--- BEGIN DATA FOR THE TASK ---
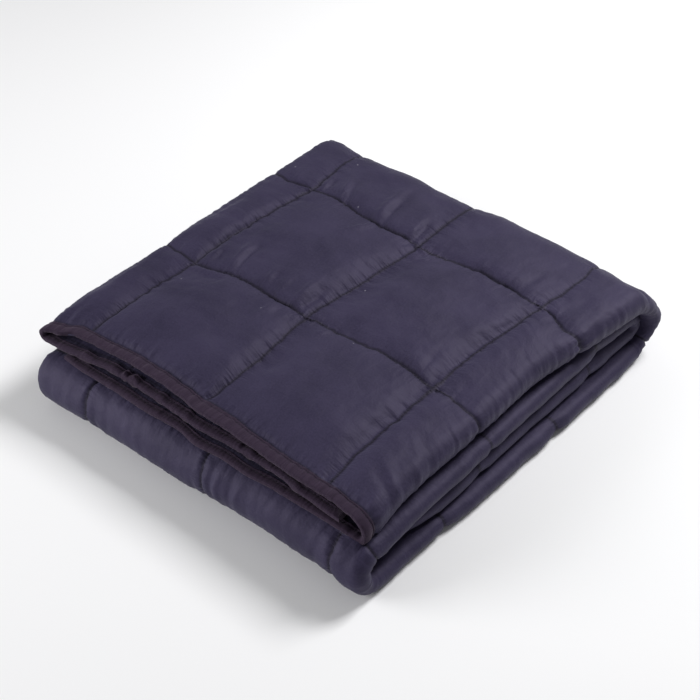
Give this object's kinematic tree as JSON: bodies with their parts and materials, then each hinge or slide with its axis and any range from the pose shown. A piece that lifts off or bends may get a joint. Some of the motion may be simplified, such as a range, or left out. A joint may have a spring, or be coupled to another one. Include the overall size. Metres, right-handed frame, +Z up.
{
  "type": "folded weighted blanket",
  "caption": "Quilted weighted blanket with a bound edge, folded in thirds across and wound into a flat stack.",
  "frame": {"origin": "middle of the footprint, on the surface that the folded blanket lies on", "axes": "+X across the folded width to the right, +Y from the bound front end to the back fold, +Z up"},
  "size_m": [0.3686, 0.404, 0.0756],
  "materials": {
    "quilt_cotton": "plain woven dark navy-purple cotton, matt with a faint sheen, puckered along its stitched seams",
    "binding_cotton": "darker, slightly maroon woven tape, folded over the raw edge and stitched"
  },
  "bodies": {
    "root": {"quilt": "quilt_cotton", "binding_tape": "binding_cotton"}
  },
  "joints": []
}
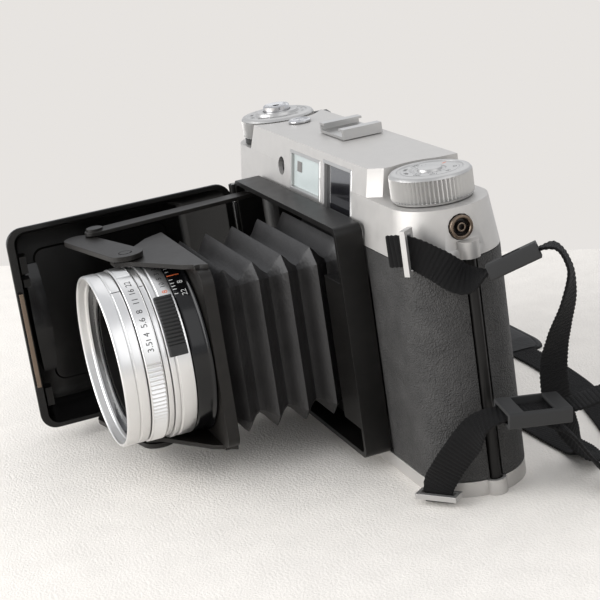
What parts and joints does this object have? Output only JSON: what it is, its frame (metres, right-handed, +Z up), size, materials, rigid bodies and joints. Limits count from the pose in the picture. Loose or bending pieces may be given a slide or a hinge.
--- END DATA FOR THE TASK ---
### EXERCISE PROMPT
Write the entries again, exactly as they stand.

### RESPONSE TO THE EXERCISE
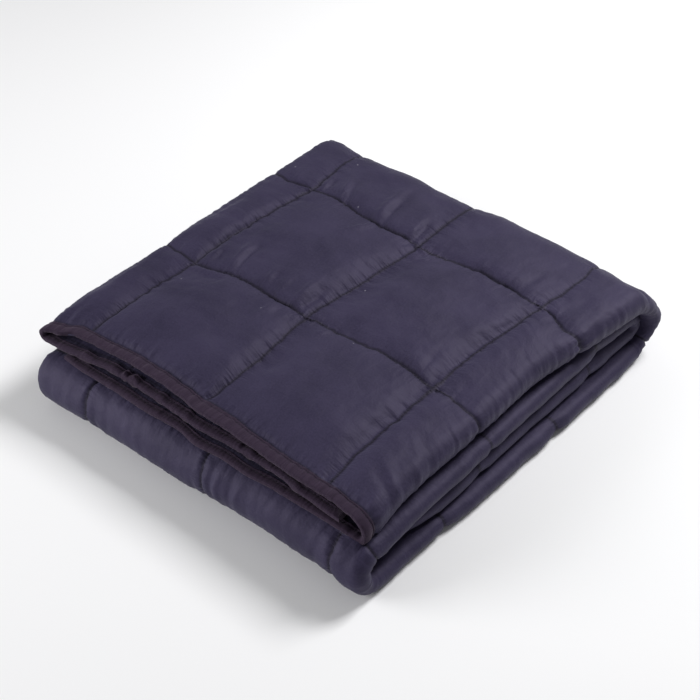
Give this object's kinematic tree as JSON: bodies with their parts and materials, then each hinge or slide with its axis and any range from the pose shown. A piece that lifts off or bends may get a joint. Some of the motion may be simplified, such as a range, or left out. A joint may have a spring, or be coupled to another one. Include the overall size. Metres, right-handed frame, +Z up.
{
  "type": "folded weighted blanket",
  "caption": "Quilted weighted blanket with a bound edge, folded in thirds across and wound into a flat stack.",
  "frame": {"origin": "middle of the footprint, on the surface that the folded blanket lies on", "axes": "+X across the folded width to the right, +Y from the bound front end to the back fold, +Z up"},
  "size_m": [0.3686, 0.404, 0.0756],
  "materials": {
    "quilt_cotton": "plain woven dark navy-purple cotton, matt with a faint sheen, puckered along its stitched seams",
    "binding_cotton": "darker, slightly maroon woven tape, folded over the raw edge and stitched"
  },
  "bodies": {
    "root": {"quilt": "quilt_cotton", "binding_tape": "binding_cotton"}
  },
  "joints": []
}
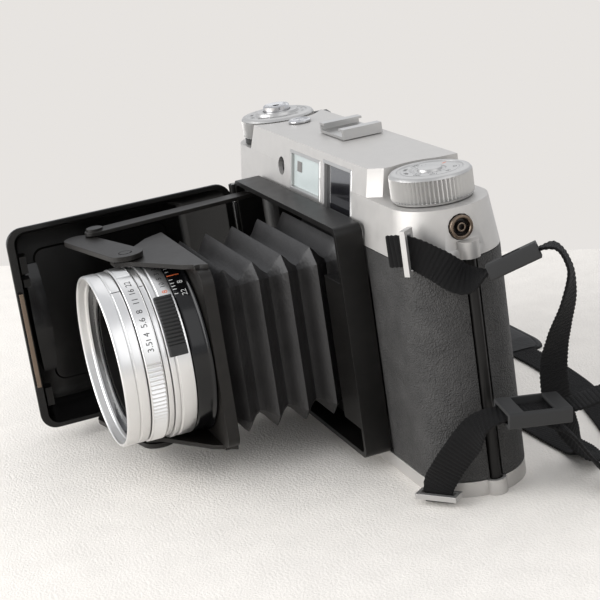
What parts and joints does this object have? Output only JSON: what it is, its frame (metres, right-handed, +Z up), size, materials, rigid bodies and joints. Limits count from the pose in the picture. Loose or bending pieces may be given a slide or a hinge.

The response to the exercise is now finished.